In contrast, today's shantytowns are by and large ignored -- unless the residents make trouble or the land is needed. Then the bulldozers are called in.

"We weigh the size of the encampment, the hazards and the complaints we've received," said Michael Kharfen, director of the mayor's community assistance unit. "There's no set formula, but some are more urgent than others."

A shantytown in Riverside Park was dismantled because the state Department of Transportation was planning construction for the site.

A camp near the entrance to Central Park at Columbus Circle was swept away after urine seeped into the ventilation system of a nearby building.

A squalid encampment in Tompkins Square Park was torn down because it made the park unusable by others, and "Dinkinsville" was razed after neighbors complained of fires, drug dealing and fights.

In each case, Kharfen said, social workers were sent in beforehand to let the homeless squatters know about city shelters, food stamps and treatment programs.

But equally visible shantytowns are left alone -- so long as the neighbors don't complain. Quita's shantytown is across the street from a public elementary school. Shacks on a Hudson River pier face the USS Intrepid, an aircraft carrier that has been turned into a museum.
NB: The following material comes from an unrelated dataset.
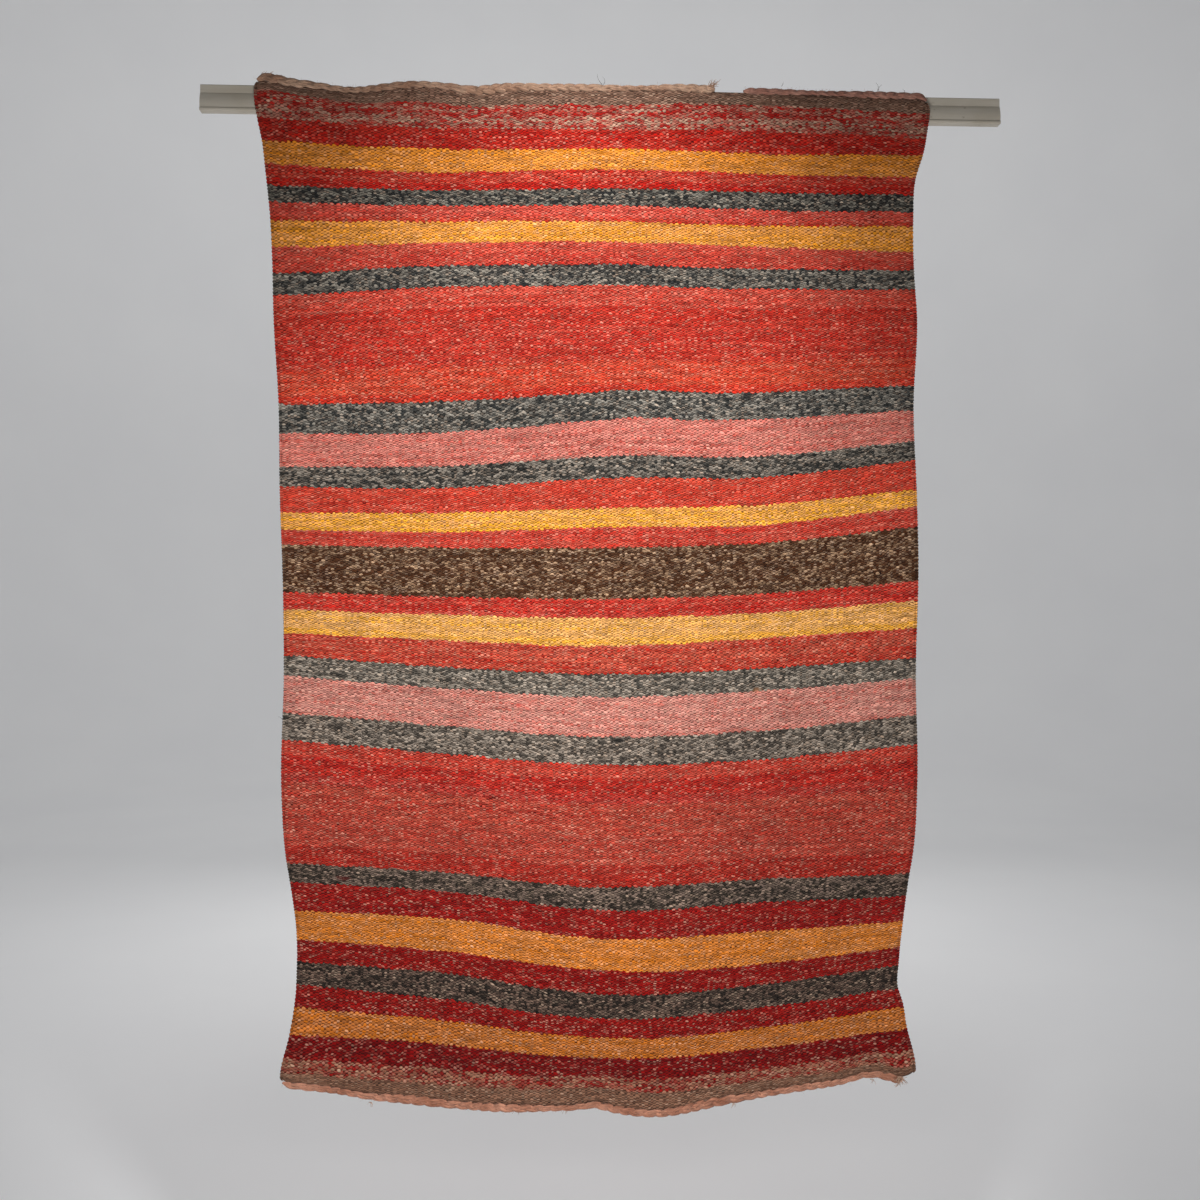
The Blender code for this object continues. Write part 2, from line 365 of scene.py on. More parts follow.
def fadeBetween(tree, value, low, high, start=0.0, end=1.0):
    node = tree.nodes.new("ShaderNodeMapRange")
    node.interpolation_type = "SMOOTHSTEP"
    feed(tree, node.inputs[0], value)
    for socket, number in zip(node.inputs[1:5], (low, high, start, end)):
        socket.default_value = number
    return node.outputs[0]


def addBump(tree, shader, height, distance, strength=1.0):
    bump = tree.nodes.new("ShaderNodeBump")
    bump.inputs["Strength"].default_value = strength
    bump.inputs["Distance"].default_value = distance
    feed(tree, bump.inputs["Height"], height)
    feed(tree, shader.inputs["Normal"], bump.outputs[0])


def linearColour(rgb, alpha=1.0):
    def channel(value):
        value /= 255
        return value / 12.92 if value <= 0.04045 else ((value + 0.055) / 1.055) ** 2.4

    return (*(channel(value) for value in rgb), alpha)


def newMaterial(name):
    material = bpy.data.materials.new(name)
    material.use_nodes = True
    tree = material.node_tree
    return material, tree, tree.nodes["Principled BSDF"]


# Banded wool. A pick shows as a bead over every other warp, and the next pick fills in between.

wool = {
    "warpPitch": 0.0057,
    "pickPitch": 0.0024,
    "beadReach": 0.78,  # of a warp pitch
    "beadRise": 0.92,  # of a pick pitch
    "slant": 0.10,  # how far a bead climbs across one warp pitch, in picks
    # painted shade in the gaps between the beads: how deep it is, and its tint
    "gapShade": 0.84,
    "gapShadeTint": (1.0, 0.80, 0.74),
    "paintedHighlight": (232, 200, 172),  # painted highlight, pale, on the bead tops
    "paintedHighlightShare": 0.34,
    "reliefMm": 1.1,
    "waver": 2.4,  # slow wander of the picks, in picks
    "jitter": 2.8,  # quick wander
    "roughness": 0.95,
    "sheen": 0.04,
    "sheenRoughness": 0.6,
    "specular": 0.1,
    "upperBands": 25,  # in the first of the two ramps
    # patterns: stretch across and down, detail and roughness
    "quick": ((52.0, 95.0, 0.0), 1.0, 0.5),
    "drift": ((0.020, 3.7, 0.0), 2.0, 0.6),
    "clusters": ((0.10, 0.45, 0.0), 1.0, 0.5),
    "flecks": ((270.0, 900.0, 0.0), 2.0, 0.6),
    "streaks": ((0.11, 6.1, 0.0), 2.0, 0.6),
    "fibres": ((500.0, 1500.0, 0.0), 2.0, 0.5),
    # fades: where each starts and ends, and the values there
    "streakShade": (0.30, 0.66, 0.62, 1.12),
    "fadingShade": (0.25, 0.75, 0.90, 1.08),
    "gapEdge": (0.48, 1.05, 1.0, 0.0),
    # the last is painted shade, darker on the lower half of each bead
    "undersideShade": (-0.4, 0.8, 1.10, 0.74),
}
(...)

Mattresses and tarpaulins nestled under the stone parapets of a Brooklyn garage are a few steps away from a city jail. The streets around the Port Authority bus terminal are lined with cardboard beds and shopping carts full of broken umbrellas, dirty blankets and other ragged treasures.

A shantytown hard by the Manhattan Bridge has practically become an institution since artists built a teepee there a year ago. Residents now hand out postcards picturing the settlement, and a photograph of it appears in a Municipal Arts Society brochure.

"You've got to find a better excuse to get rid of these people than the fact that they're an eyesore," said Gabriele Schafer, one of the artists who created the teepee. "The last time we kicked nomadic people out -- the Indians -- we hated them too... . The homeless have a right to be left alone."

But critics are divided over whether it is more humane to let the shantytowns be, or to raze them because no one should live like that.

"Homeless people who live this way are harmed by it," said Richard Salyer, president of the New York chapter of the Volunteers of America, which runs a shelter for 800 homeless men.

"We've taken thousands of homeless people in the last few years out of airports, the subway system, tunnels and other places," he said. "It's a myth that they'd rather live in a shantytowns and bus terminals. They really shouldn't be there, even if they say they want to live this way. They need to be coaxed into accepting services, and the majority don't go back, provided they have alternatives."

But tearing down the shanties doesn't help, said Diane Sonde, head of Project Reachout, which helps the mentally ill homeless.

"They just pop up somewhere else," she said. "You're not resolving the problem by tearing the shantytowns down. You're just moving it."

She acknowledged that the city sends in social workers before the bulldozers. But she questions whether the city's shelter system provides the kind of refuge shanty residents want.

"Most of the homeless don't want a bed in an armory-style shelter with hundreds of others -- and for legitimate reasons," she said.

"I don't like the shelters," said Pepe Otero, 66, when asked why he preferred living in a shanty. "They put bad people and good people together in there. Two of my friends got killed."

He and other shanty residents -- some alcoholics or drug addicts, others simply down on their luck -- say they try not to think about where they would go if bulldozers suddenly appeared at their door.

"Life's a chance," said John Wilson, 47, who has lived for two years in a wood shack on a Hudson River pier. "It's like crossing the street. One day chicken, the next day feathers."